:: Record list ::
○ ○ ○ ○ ○ ○ ○
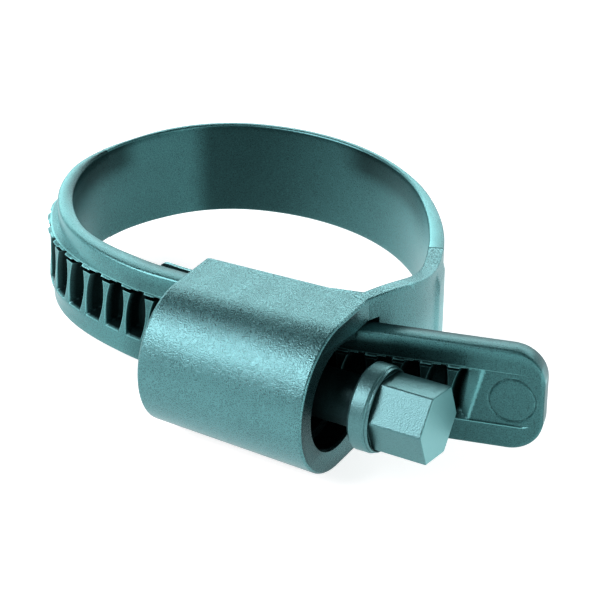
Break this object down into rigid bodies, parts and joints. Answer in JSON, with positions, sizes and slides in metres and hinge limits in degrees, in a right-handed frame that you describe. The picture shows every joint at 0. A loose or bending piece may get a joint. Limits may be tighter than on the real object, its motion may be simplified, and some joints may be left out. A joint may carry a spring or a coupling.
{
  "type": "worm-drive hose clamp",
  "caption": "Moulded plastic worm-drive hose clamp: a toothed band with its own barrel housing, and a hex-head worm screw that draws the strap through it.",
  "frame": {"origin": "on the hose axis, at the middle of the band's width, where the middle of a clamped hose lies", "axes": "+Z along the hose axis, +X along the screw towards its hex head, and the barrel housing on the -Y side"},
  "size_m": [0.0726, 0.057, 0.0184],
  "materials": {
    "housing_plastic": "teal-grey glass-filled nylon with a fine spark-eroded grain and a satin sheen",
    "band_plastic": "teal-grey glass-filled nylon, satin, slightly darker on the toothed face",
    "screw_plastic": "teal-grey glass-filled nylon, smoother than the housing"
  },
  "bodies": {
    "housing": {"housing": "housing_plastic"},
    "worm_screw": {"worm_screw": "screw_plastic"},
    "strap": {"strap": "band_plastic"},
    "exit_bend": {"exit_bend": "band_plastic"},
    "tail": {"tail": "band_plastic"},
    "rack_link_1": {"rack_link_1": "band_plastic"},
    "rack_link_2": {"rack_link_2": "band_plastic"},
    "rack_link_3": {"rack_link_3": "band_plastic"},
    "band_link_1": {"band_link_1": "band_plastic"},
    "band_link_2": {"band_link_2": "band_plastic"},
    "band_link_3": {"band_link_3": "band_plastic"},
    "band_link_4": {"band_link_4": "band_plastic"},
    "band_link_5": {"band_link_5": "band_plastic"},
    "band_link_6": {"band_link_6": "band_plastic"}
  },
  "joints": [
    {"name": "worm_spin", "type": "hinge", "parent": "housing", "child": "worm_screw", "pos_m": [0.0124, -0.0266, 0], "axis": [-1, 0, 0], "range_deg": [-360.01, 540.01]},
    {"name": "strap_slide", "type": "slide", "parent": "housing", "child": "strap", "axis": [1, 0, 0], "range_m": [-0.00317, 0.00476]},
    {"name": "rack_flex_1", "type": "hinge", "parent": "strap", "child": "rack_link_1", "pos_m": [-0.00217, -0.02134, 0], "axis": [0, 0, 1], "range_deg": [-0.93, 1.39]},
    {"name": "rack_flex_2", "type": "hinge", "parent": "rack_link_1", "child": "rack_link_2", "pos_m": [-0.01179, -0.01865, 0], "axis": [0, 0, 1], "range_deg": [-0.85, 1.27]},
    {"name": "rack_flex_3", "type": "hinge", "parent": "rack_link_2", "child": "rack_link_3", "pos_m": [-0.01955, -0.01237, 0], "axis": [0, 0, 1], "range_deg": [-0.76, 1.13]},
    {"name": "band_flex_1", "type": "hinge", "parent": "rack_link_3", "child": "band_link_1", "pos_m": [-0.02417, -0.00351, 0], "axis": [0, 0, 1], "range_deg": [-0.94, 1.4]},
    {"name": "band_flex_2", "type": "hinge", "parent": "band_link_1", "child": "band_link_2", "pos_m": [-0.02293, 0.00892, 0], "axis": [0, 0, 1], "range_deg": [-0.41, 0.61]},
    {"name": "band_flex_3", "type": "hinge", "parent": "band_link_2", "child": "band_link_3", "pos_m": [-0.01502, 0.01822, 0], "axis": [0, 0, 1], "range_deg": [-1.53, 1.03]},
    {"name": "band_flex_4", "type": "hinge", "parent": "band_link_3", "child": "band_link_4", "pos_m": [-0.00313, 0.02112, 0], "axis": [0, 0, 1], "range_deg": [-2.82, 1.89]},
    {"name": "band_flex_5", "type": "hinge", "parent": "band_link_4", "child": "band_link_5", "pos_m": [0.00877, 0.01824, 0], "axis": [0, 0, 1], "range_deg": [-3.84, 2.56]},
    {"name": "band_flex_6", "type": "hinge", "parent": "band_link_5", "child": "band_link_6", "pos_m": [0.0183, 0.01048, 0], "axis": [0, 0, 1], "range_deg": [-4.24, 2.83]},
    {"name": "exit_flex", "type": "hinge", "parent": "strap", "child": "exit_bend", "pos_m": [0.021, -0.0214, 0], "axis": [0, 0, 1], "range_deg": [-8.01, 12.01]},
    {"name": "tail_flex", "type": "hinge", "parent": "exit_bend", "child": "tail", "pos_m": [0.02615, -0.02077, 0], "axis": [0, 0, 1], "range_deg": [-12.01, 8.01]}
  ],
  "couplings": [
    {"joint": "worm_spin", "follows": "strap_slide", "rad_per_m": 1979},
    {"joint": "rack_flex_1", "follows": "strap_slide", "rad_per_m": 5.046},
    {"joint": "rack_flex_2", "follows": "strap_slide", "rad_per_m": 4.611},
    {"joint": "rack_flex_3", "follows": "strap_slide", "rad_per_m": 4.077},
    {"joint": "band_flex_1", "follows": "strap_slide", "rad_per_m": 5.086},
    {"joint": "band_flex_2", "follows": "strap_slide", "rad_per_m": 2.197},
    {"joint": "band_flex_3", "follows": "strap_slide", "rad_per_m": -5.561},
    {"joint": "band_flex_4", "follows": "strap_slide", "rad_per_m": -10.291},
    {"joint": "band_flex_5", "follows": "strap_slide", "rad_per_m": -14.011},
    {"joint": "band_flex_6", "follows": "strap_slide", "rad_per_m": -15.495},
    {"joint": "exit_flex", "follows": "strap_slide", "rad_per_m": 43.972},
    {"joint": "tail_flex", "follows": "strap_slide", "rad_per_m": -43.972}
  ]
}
○ ○ ○ ○ ○ ○ ○
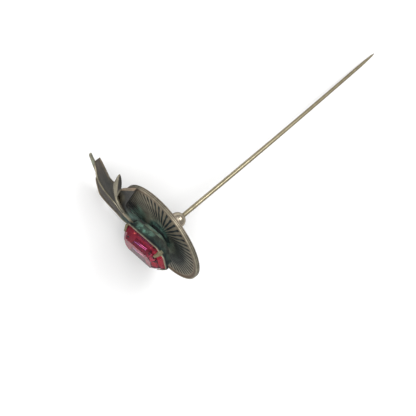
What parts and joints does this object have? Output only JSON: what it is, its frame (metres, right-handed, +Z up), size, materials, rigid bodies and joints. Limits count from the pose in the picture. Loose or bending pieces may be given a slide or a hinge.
○ ○ ○ ○ ○ ○ ○
:: Do this ::
Search the records for the word "materials". Copy every line that has it.

:: Full output ::
  "materials": {
What parts and joints does this object have? Output only JSON: what it is, its frame (metres, right-handed, +Z up), size, materials, rigid bodies and joints. Limits count from the pose in the picture. Loose or bending pieces may be given a slide or a hinge.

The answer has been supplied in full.